M Feb 18 No Seminar President’s Day
M Feb 25
Abstract:
M Mar 4 Carmen Rodrigo Robust multigrid solver for mixed-dimensional models for flow in fractured porous media
Abstract: The numerical simulation of models that involve coupled physical processes in a mixed-dimensional geometry is  a  challenging  task  which  is  getting increasing attention in recent years. The essential role played by these models in different applications demands the design of efficient methods for solving the corresponding flow models. In this talk, we describe the development of a robust multigrid solver for a flow model in fractured porous media, where the governing equations comprise a system of mixed-dimensional partial differential equations. Two-dimensional arbitrary fracture networks with vertical and/or horizontal possibly intersecting fractures are considered. The key point in the design of the multigrid solver is to combine two-dimensional multigrid components (smoother and inter-grid transfer operators) in the porous matrix with their one-dimensional counterparts within the fractures, giving rise to a mixed-dimensional multigrid method. Numerical experiments demonstrate the robustness of the monolithic mixed-dimensional multigrid method with respect to the permeability of the fractures, the grid-size and the number of fractures in the network.
M Mar 11 Zhiping Mao Efficient and Accurate Single/Multi-domain Spectral Methods for Fractional Diffusion Equations
Abstract:
Fractional diffusion equations (FDEs) are emerging as a powerful tool for modeling challenging phenomena including anomalous transport, and long range time memory or spatial interactions. However, FDEs present new mathematical and numerical difficulties that were not encountered in the context of integer-order PDEs, such as non-locality and boundary singularities, and so require rigorous modeling, numerical and mathematical analysis. In this talk, I will talk about efficient and accurate Efficient and accurate single/multi-domain spectral methods for FDEs. Due to the non-local feature of the fractional derivatives, local methods such as FDM and FEM loss a big advantage that they enjoy for usual PDEs. On the other hand, the main disadvantage of global methods such as spectral methods is no longer an issue for fractional PDEs. Another issue for numerically solving FDEs is the boundary singularities. By analyzing the explicit boundary behavior, I first present spectral (Petro-Galerkin and collocation) methods (of exponential convergence) for the two-side FDEs and give rigorous analysis. In order to obtain high accuracy for more general FDEs, I develop a multi-domain spectral Galerkin method as well as a efficient solver for FDEs generalizing high accuracy by using h/p refinements. I also develop a multi-domain spectral collocation method and minimize the jump in (integer) fluxes using a penalty method.
M Mar 18 No Seminar Spring Break
M Mar 25 Anna Little Theoretical Guarantees and Exact Cluster Recovery for Classical Multidimensional Scaling

Abstract:

Classical multidimensional scaling (CMDS) is a widely used dimension reduction technique in machine learning and statistics. However, few theoretical results characterizing its statistical performance under randomness exist. This work provides a theoretical framework for analyzing the quality of embedded samples produced
by CMDS. As an application, we study the performance of CMDS in the setting of clustering noisy data. Our results provide scaling conditions on the sample size, ambient dimensionality, between-class distance and noise level under which CMDS followed by a simple clustering algorithm can exactly recover the cluster labels of all samples with high probability. Numerical simulations confirm these scaling conditions are sharp in low, moderate, and high dimensional regimes.

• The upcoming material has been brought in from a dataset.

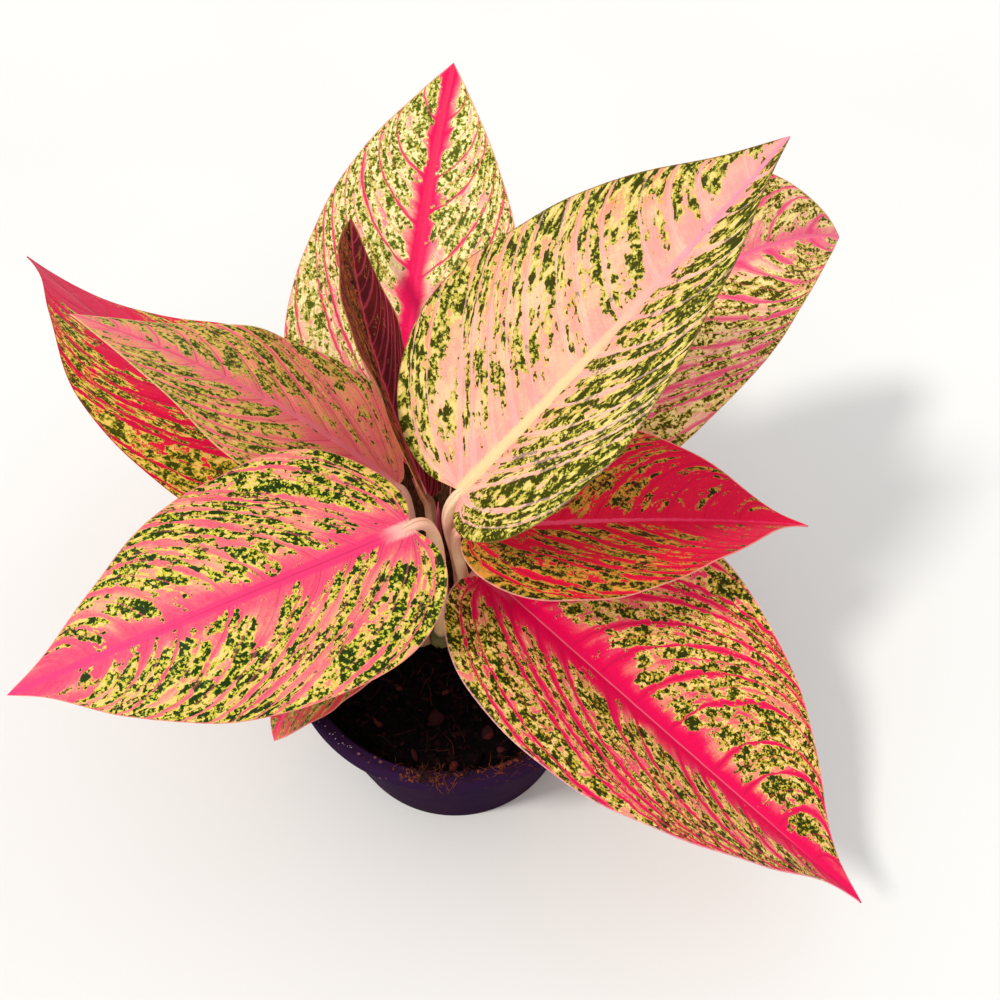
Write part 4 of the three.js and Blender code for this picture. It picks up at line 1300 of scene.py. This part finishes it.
def chunk(rng, centre, size, flatness):
    """A small irregular lump: a stretched twenty-sided ball with its corners moved at random."""
    golden = (1 + 5 ** 0.5) / 2
    corners = []
    for a in (-1, 1):
        for b in (-golden, golden):
            corners += [(0, a, b), (a, b, 0), (b, 0, a)]
    corners = np.array(corners) / 1.9
    reach = np.linalg.norm(corners[:, None] - corners[None], axis=-1)
    edge = np.sort(reach[0])[1] * 1.05
    faces = []
    for i in range(12):
        for j in range(i + 1, 12):
            for k in range(j + 1, 12):
                if max(reach[i, j], reach[j, k], reach[i, k]) >= edge:
                    continue
                across = np.cross(corners[j] - corners[i], corners[k] - corners[i])
                faces.append((i, j, k) if across @ corners[i] > 0 else (i, k, j))
    shape = corners * rng.uniform(0.75, 1.2, (12, 1)) * (1, rng.uniform(0.5, 1), flatness)
    turns = rng.uniform(-1, 1, 3) * (0.5, 0.5, math.pi)
    spin = np.array(Matrix.Rotation(turns[2], 3, "Z") @ Matrix.Rotation(turns[0], 3, "X")
                    @ Matrix.Rotation(turns[1], 3, "Y"))
    return shape @ spin.T * size + centre, faces


def fibre(rng, start, heading, length, lift, radius):
    """A thin bent root hair or coir thread lying on the soil."""
    points = [np.array(start, float)]
    turn = heading
    for i in range(FIBRE_STEPS):
        turn += rng.normal(0, FIBRE_BEND)
        rise = lift * math.cos(math.pi * (i + 0.5) / FIBRE_STEPS)
        step = np.array([*polar(1, turn), rise]) * length / FIBRE_STEPS
        points.append(points[-1] + step)
    return tube(points, lambda s, a: radius * (1 - 0.6 * s) + 0 * a, FIBRE_SIDES, (0, 0, 1))[:2]


def litter_material(name, tone, other, marked):
    g = Graph(name)
    here = g.millimetres()
    _, lucky = g.cells(here, 3.5)
    grain = g.uneven(here, 1.6, 3.0, 0.6)
    colour = g.layered(
        g.mix(lucky.above(0.2, 0.8), tone, other), ((grain * 2).above(0.1, 0.6) * 0.6, marked))
    return g.finish(colour, 0.8 + grain * 0.2, grain, 0.4 * MM, specular=0.15)


def spot_on_soil(rng, inset, least):
    """A place on the soil, evenly drawn, and the direction of it from the middle."""
    radius = (inner_radius(SOIL_LEVEL) - inset) * math.sqrt(rng.uniform(least, 1))
    turn = rng.uniform(0, 2 * math.pi)
    return *polar(radius, turn), turn


def rim_top(radius, lift, slope):
    """The rim's height there: flat outside RIM_EDGE, falling inside it."""
    if radius > RIM_EDGE:
        return POT_HEIGHT + lift
    return POT_HEIGHT - (RIM_EDGE - radius) * slope


def scatter_soil_litter():
    rng = np.random.default_rng(LITTER_SEED)
    crumbs = []
    for _ in range(CRUMB_COUNT):
        x, y, _ = spot_on_soil(rng, 3, 0.02)
        size = rng.gamma(2.2, 0.5) + 0.35
        centre = (x, y, soil_height(x, y) + size * 0.15)
        crumbs.append(chunk(rng, centre, min(size, LARGEST_CRUMB), rng.uniform(0.4, 0.8)))
    place_all("soil_crumbs", crumbs, soil_material("crumb_ground", *CRUMB_TONES), "soil")

    chips = [chunk(rng, (x, y, soil_height(x, y) + 0.6), size, 0.3) for x, y, size in BARK_CHIPS]
    place_all("bark_chips", chips, litter_material("bark_chip", *BARK_TONES), "soil")

    threads = []
    for _ in range(THREAD_COUNT):
        x, y, turn = spot_on_soil(rng, 8, 0.03)
        start = (x, y, soil_height(x, y) + 0.4)
        heading = turn + rng.uniform(1.6, 4.7)
        length, lift = rng.uniform(5, 16), rng.uniform(0, 0.35)
        threads.append(fibre(rng, start, heading, length, lift, THREAD_RADIUS))
    place_all("soil_fibres", threads, litter_material("coir_dark", *COIR_TONES), "soil")

    # Coir and crumbs that have spilled onto the rim at the front
    spilled = []
    for middle, spread, count, low, high in CRUMB_SPILLS:
        for _ in range(count):
            turn = math.radians(rng.normal(middle, spread))
            radius = rng.uniform(low, high)
            centre = (*polar(radius, turn), rim_top(radius, 0.1, 2.2))
            spilled.append(chunk(rng, centre, rng.uniform(0.25, 0.85), 0.7))
    rust = litter_material("rim_crumb", *RUST_TONES)
    place_all("rim_crumbs", spilled, rust, "soil")

    strands = []
    for middle, spread, count in FIBRE_SPILLS:
        for _ in range(count):
            turn = math.radians(rng.normal(middle, spread))
            radius = rng.uniform(62, 69.5)
            start = (*polar(radius, turn), rim_top(radius, 0.2, 2))
            heading = turn + rng.uniform(1.0, 5.2)
            length, lift = rng.uniform(2, 7), rng.uniform(0, 0.3)
            strands.append(fibre(rng, start, heading, length, lift, STRAND_RADIUS))
    for bearing, length in HANGING_THREADS:
        path = []
        for step in np.linspace(0, 1, 16):
            x, y = polar(58 + 13.2 * min(step * 1.5, 1), math.radians(bearing))
            drop = max(step - 0.66, 0) * length * 1.3
            z = POT_HEIGHT - 6 + 6.4 * math.sin(math.pi * min(step, 0.62) / 1.24) - drop
            sway = 1.6 * math.sin(5 * step + bearing)
            path.append((x + sway, y, z))
        strands.append(tube(path, lambda s, a: HANGING_RADIUS + 0 * a, FIBRE_SIDES, EAST)[:2])
    place_all("rim_fibres", strands, rust, "soil")

    # Dry pale specks along the rim at the left
    specks = []
    for _ in range(SPECK_COUNT):
        turn = math.radians(rng.uniform(-172, -122))
        centre = (*polar(rng.uniform(65, 68.6), turn), POT_HEIGHT)
        specks.append(chunk(rng, centre, rng.uniform(0.2, 0.55), 0.3))
    place_all("rim_specks", specks, litter_material("rim_speck", *SPECK_TONES), "soil")


# Floor, light and camera

def build_stage():
    corners = [(-1, -1, 0), (1, -1, 0), (1, 1, 0), (-1, 1, 0)]
    g = Graph("floor_paint")
    x, y, _ = g.coordinates()
    cloud = g.uneven(g.join(x * 3, y * 3, 0.0), 1.0, 2.0)
    colour = g.mix((cloud * 2).above(-0.8, 0.8), TONES["floor"], TONES["floor_pale"])
    paint = g.finish(colour, 0.55 + cloud * 0.05)
    make_object("floor", np.array(corners) * FLOOR_REACH, [(0, 1, 2, 3)], [paint])

    world = bpy.data.worlds.new("soft_room")
    world.use_nodes = True
    sky = world.node_tree.nodes["Background"]
    sky.inputs["Color"].default_value = SKY_COLOUR
    sky.inputs["Strength"].default_value = SKY_STRENGTH
    bpy.context.scene.world = world

    sun = bpy.data.lights.new("window", "SUN")
    sun.energy = SUN_STRENGTH
    sun.angle = math.radians(SUN_WIDTH)
    sun.color = SUN_COLOUR
    lamp = bpy.data.objects.new("window", sun)
    lamp.rotation_mode = "QUATERNION"
    lamp.rotation_quaternion = Vector(SUN_HEADING).to_track_quat("-Z", "Y")
    bpy.context.scene.collection.objects.link(lamp)


def build_camera():
    tilt = math.radians(CAMERA_PITCH)
    roll = math.radians(CAMERA_ROLL)
    forward = Vector((0, math.cos(tilt), -math.sin(tilt)))
    level = Vector(EAST)
    rise = level.cross(forward)
    right = level * math.cos(roll) + rise * math.sin(roll)
    up = rise * math.cos(roll) - level * math.sin(roll)
    lens = bpy.data.cameras.new("camera")
    lens.sensor_width = SENSOR_WIDTH
    lens.lens = LENS_LENGTH
    lens.clip_start = 0.01
    lens.clip_end = 50
    camera = bpy.data.objects.new("camera", lens)
    turn = Matrix((right, up, -forward)).transposed().to_4x4()
    camera.matrix_world = Matrix.Translation(Vector(CAMERA_PLACE) * MM) @ turn
    bpy.context.scene.collection.objects.link(camera)
    bpy.context.scene.camera = camera


build_stage()
build_camera()
build_leaves()
for leaf_name, leaf_shape in LEAVES.items():
    petiole_object(leaf_name, leaf_shape)
spike_object()
cane_object()
shade_filling_sheaths()
pot_object()
soil_object()
scatter_soil_litter()
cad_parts["roots"].data.materials.clear()
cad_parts["roots"].data.materials.append(root_material())

view = bpy.context.scene.view_settings
view.view_transform = "Standard"
view.look = "None"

! W Apr 3 ! Lisa Claus Algebraic Multigrid Smoothers for Maxwell's equations

Abstract:

Algebraic Multigrid (AMG) is used to speed up linear system solves in
a wide variety of applications. This talk is concentrated on expanding AMG’s applicability to important new classes of problems through algorithms that automatically construct advanced smoothing techniques when needed. As a relevant application, we consider a curl-curl problem (commonly referred to as the second-order definite Maxwell equations) that often arises in time-domain electromagnetic simulations. AMG algorithms are usually designed by first assuming that the smoother is a simple pointwise smoother, then great effort is put into constructing an interpolation and corresponding coarse-grid correction that complements the smoother and leads to fast O(N) convergence. The so-called weak approximation property and basic two-grid theory are used to guide algorithm development. However, for some classes of problems, pointwise smoothers are not sufficient for achieving the desired O(N) computational complexity.  In this talk, we use two-grid theory to motivate the development of new algorithms for automatically constructing more complex (non-pointwise) smoothers. These algorithms have their roots in smoothing techniques used
for geometric multigrid methods, the well known Arnold-Falk-Winther and Hiptmair smoothers. In addition, we introduce the idea of automatically constructing complementary interpolation operators. We use a Nédélec H(curl)-conforming finite element approach to discretize the problem. We also discuss future directions and the potential of these AMG smoothers in more general application settings.

M Apr 8
Abstract:
M Apr 15  No Seminar Patriot’s Day
M Apr 22 James Brannick Algebraic Multigrid: Theory and Practice

Abstract:

This talk focuses on developing a generalized bootstrap algebraic multigrid algorithm for solving sparse matrix equations. As a motivation of the proposed generalization, we consider an optimal form of classical algebraic multigrid interpolation that has as columns eigenvectors with small eigenvalues of the generalized eigen-problem involving the system matrix and its symmetrized smoother. We use this optimal form to design an algorithm for choosing and analyzing the suitability of the coarse grid. In addition, it provides insights into the design of the bootstrap algebraic multigrid setup algorithm that we propose, which uses as a main tool a multilevel eigensolver to compute approximations to these eigenvectors. A notable feature of the approach is that it allows for general block smoothers and, as such, is well suited for systems of partial differential equations. In addition, we combine the GAMG setup algorithm with a least-angle regression coarsening scheme that uses local regression to improve the choice of the coarse variables. These new algorithms and their performance are illustrated numerically for scalar diffusion problems with highly varying (discontinuous) diffusion coefficient, Maxwell equations and for the linear elasticity system of partial differential equations.